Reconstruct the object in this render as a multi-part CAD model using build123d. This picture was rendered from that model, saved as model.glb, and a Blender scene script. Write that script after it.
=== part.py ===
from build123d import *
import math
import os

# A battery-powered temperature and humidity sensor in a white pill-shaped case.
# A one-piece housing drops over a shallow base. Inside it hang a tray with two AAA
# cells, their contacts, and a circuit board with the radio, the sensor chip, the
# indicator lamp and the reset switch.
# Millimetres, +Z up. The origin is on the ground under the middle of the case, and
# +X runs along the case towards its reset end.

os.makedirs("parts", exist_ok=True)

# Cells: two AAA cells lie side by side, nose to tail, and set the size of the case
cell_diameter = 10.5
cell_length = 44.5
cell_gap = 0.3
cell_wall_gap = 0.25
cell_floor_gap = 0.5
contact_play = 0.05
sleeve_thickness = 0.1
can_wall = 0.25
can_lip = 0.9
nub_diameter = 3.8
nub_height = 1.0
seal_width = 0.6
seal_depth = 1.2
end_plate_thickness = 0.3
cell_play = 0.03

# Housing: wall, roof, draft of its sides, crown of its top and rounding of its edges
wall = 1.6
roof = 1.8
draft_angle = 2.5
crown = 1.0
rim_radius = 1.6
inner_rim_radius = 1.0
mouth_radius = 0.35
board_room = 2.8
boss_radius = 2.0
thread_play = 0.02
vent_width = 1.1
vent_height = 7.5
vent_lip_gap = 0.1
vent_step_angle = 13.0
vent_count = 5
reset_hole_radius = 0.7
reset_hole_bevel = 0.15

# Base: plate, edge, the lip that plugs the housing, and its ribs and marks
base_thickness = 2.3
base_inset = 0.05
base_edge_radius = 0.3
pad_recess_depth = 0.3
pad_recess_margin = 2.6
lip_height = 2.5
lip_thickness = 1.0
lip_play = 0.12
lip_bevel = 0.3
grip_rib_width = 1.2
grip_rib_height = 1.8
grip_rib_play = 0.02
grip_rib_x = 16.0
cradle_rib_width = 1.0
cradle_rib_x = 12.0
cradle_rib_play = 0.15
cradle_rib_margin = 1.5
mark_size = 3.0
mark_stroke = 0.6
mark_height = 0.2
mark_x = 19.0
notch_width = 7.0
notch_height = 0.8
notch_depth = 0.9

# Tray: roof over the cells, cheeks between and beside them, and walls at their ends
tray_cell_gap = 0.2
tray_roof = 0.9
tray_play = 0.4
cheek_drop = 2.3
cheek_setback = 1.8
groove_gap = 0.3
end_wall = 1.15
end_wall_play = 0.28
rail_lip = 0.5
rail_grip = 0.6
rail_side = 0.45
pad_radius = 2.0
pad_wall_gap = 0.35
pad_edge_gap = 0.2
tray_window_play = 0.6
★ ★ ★
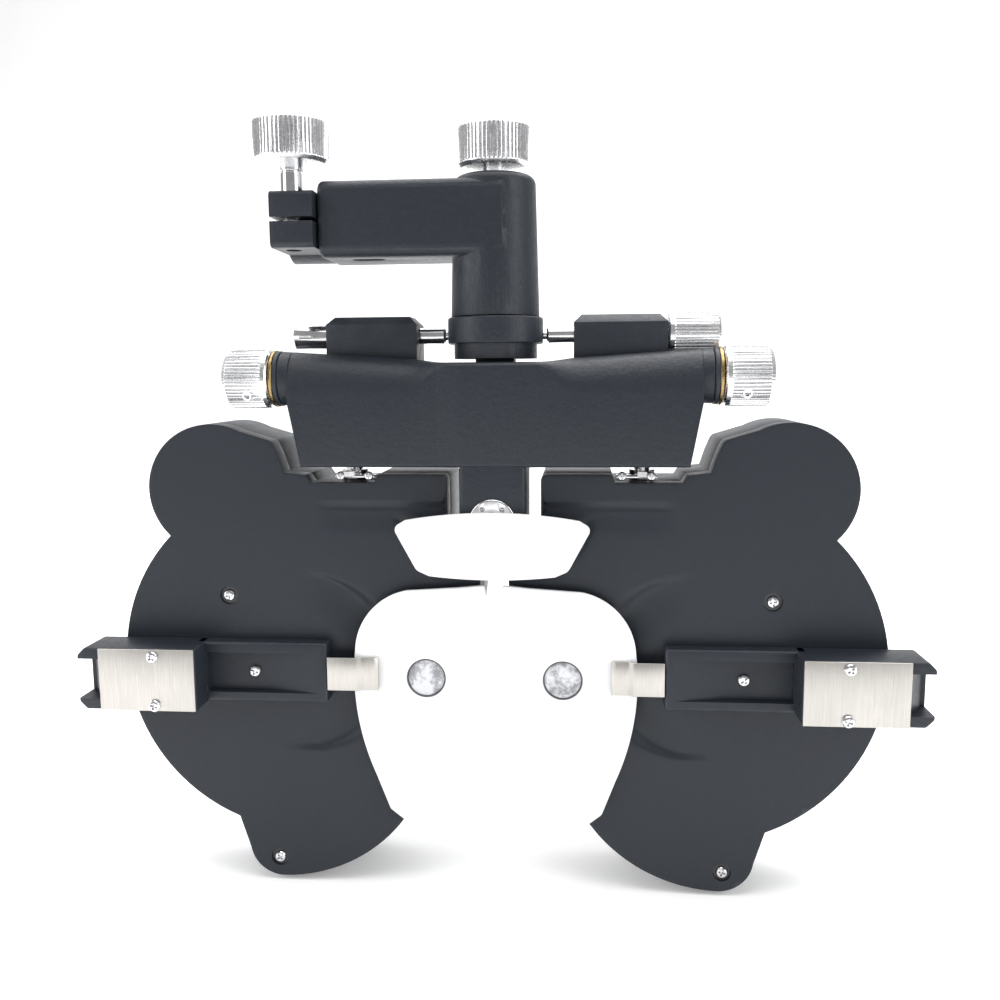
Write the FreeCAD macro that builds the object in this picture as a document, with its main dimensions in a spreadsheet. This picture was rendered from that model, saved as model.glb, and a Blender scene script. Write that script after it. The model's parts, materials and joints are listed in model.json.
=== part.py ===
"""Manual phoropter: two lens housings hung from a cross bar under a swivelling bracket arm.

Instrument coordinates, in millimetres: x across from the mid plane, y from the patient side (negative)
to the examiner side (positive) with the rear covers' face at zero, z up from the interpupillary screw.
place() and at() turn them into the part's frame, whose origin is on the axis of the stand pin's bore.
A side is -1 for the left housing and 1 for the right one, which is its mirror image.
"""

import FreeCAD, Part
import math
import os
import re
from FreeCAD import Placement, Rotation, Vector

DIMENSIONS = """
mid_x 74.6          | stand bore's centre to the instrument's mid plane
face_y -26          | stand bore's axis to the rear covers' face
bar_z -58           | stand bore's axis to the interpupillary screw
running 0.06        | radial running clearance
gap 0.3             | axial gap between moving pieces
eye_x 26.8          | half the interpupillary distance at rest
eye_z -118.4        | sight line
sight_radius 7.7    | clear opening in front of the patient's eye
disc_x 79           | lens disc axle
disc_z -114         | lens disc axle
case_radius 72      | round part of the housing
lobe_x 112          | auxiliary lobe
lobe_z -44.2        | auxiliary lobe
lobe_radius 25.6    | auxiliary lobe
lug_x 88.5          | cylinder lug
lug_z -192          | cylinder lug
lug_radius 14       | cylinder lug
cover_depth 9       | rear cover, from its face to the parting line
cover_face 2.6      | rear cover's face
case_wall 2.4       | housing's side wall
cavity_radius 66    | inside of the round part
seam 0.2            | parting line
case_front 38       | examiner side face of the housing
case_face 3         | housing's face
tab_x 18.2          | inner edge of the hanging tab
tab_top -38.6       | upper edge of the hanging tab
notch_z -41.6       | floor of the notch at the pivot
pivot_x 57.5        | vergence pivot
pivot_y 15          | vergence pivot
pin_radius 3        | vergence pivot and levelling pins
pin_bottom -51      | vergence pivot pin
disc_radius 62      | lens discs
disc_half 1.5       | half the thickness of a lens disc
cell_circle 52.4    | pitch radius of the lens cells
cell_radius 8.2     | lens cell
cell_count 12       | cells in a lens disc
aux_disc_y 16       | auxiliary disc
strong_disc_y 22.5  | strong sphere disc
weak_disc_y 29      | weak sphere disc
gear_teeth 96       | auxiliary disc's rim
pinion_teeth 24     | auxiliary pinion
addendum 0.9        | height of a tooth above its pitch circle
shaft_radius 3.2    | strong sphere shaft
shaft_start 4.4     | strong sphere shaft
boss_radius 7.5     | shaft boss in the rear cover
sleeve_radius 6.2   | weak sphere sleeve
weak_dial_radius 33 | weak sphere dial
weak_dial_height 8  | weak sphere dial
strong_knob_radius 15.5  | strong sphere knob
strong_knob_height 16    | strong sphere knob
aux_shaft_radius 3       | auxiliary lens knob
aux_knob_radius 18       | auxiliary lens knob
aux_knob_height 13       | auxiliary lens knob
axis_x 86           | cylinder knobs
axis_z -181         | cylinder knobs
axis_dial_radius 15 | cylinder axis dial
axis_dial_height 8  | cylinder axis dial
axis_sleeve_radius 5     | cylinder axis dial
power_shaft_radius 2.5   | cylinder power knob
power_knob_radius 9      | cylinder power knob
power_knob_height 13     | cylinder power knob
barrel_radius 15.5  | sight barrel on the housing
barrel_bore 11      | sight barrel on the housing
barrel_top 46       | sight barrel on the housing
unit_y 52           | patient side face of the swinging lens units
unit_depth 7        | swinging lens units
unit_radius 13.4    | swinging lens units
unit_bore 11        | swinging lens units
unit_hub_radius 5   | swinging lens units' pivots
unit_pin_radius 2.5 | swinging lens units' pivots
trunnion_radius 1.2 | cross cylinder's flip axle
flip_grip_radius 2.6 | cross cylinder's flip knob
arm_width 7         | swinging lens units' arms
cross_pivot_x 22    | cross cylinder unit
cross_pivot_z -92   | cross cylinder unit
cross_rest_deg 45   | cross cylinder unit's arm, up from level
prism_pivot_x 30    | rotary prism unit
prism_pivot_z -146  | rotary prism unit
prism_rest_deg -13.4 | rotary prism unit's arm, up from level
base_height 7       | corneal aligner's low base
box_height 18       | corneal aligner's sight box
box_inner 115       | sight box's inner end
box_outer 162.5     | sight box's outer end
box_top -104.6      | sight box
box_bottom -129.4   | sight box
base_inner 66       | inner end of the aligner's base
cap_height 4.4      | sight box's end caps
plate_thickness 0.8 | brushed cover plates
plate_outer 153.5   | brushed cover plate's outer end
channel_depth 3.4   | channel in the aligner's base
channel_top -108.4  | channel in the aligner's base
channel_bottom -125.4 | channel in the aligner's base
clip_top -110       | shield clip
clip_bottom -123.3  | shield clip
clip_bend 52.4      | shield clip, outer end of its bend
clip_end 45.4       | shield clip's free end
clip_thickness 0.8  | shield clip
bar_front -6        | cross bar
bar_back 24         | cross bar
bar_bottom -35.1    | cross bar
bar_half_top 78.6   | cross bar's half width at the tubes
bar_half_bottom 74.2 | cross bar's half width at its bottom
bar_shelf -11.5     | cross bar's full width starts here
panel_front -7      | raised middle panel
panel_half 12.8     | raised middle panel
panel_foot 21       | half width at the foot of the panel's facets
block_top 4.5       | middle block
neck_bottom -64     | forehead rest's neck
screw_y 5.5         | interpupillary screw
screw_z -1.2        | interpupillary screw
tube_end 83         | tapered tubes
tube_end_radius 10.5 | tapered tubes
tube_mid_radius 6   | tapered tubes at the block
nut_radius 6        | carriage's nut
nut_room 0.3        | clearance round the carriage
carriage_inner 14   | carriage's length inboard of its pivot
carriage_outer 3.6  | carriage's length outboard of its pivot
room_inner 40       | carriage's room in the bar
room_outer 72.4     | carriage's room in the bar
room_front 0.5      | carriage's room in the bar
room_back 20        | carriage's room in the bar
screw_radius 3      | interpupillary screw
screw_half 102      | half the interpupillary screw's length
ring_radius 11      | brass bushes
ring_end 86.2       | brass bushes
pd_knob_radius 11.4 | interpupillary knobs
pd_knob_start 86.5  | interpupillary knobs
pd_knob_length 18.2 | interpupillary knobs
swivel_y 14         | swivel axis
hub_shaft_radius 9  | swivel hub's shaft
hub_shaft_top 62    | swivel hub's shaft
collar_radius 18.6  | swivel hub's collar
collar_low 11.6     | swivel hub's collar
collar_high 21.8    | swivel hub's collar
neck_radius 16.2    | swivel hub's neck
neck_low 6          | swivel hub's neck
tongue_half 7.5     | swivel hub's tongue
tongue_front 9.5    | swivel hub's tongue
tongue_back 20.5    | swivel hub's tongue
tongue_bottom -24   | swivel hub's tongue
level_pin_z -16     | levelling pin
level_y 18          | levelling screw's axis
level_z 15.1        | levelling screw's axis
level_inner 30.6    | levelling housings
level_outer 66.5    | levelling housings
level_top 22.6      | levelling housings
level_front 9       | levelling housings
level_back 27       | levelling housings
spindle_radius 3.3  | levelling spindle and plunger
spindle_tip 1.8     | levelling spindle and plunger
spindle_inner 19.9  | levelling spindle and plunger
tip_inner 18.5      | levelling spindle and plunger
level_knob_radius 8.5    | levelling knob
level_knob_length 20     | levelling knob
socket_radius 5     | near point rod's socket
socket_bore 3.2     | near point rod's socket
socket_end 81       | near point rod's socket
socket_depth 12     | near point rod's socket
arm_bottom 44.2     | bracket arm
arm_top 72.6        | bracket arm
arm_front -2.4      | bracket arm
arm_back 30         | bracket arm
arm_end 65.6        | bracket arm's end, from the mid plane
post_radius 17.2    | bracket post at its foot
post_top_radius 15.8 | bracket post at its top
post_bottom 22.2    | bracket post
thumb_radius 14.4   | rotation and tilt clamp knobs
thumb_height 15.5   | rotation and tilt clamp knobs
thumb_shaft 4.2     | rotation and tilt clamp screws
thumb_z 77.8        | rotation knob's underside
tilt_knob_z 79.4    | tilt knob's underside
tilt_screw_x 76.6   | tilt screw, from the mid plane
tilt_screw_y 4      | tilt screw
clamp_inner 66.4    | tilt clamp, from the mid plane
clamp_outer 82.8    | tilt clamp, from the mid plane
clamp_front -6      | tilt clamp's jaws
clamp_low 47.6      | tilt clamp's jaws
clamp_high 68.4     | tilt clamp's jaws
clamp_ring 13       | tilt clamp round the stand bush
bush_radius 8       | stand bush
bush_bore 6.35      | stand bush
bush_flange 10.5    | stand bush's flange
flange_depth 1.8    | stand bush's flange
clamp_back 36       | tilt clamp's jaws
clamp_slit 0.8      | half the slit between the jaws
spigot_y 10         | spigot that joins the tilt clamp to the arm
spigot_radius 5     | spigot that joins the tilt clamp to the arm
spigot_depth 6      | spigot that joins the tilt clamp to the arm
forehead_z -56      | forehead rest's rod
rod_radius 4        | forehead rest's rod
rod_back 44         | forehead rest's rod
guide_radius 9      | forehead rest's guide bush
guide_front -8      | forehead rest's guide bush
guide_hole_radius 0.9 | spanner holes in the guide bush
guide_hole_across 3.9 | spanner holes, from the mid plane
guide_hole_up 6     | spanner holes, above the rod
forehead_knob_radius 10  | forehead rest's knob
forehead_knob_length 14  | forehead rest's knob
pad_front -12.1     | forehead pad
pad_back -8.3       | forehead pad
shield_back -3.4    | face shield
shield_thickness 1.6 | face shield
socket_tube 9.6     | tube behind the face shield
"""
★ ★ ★
### SHORT EXERCISE:
Begin with the line containing "Write the FreeCAD" and end with the line containing "swivelling bracket arm."; repeat every line from start to finish exactly, and nothing outside them.

### ANSWER TO THIS PROBLEM:
Write the FreeCAD macro that builds the object in this picture as a document, with its main dimensions in a spreadsheet. This picture was rendered from that model, saved as model.glb, and a Blender scene script. Write that script after it. The model's parts, materials and joints are listed in model.json.
=== part.py ===
"""Manual phoropter: two lens housings hung from a cross bar under a swivelling bracket arm.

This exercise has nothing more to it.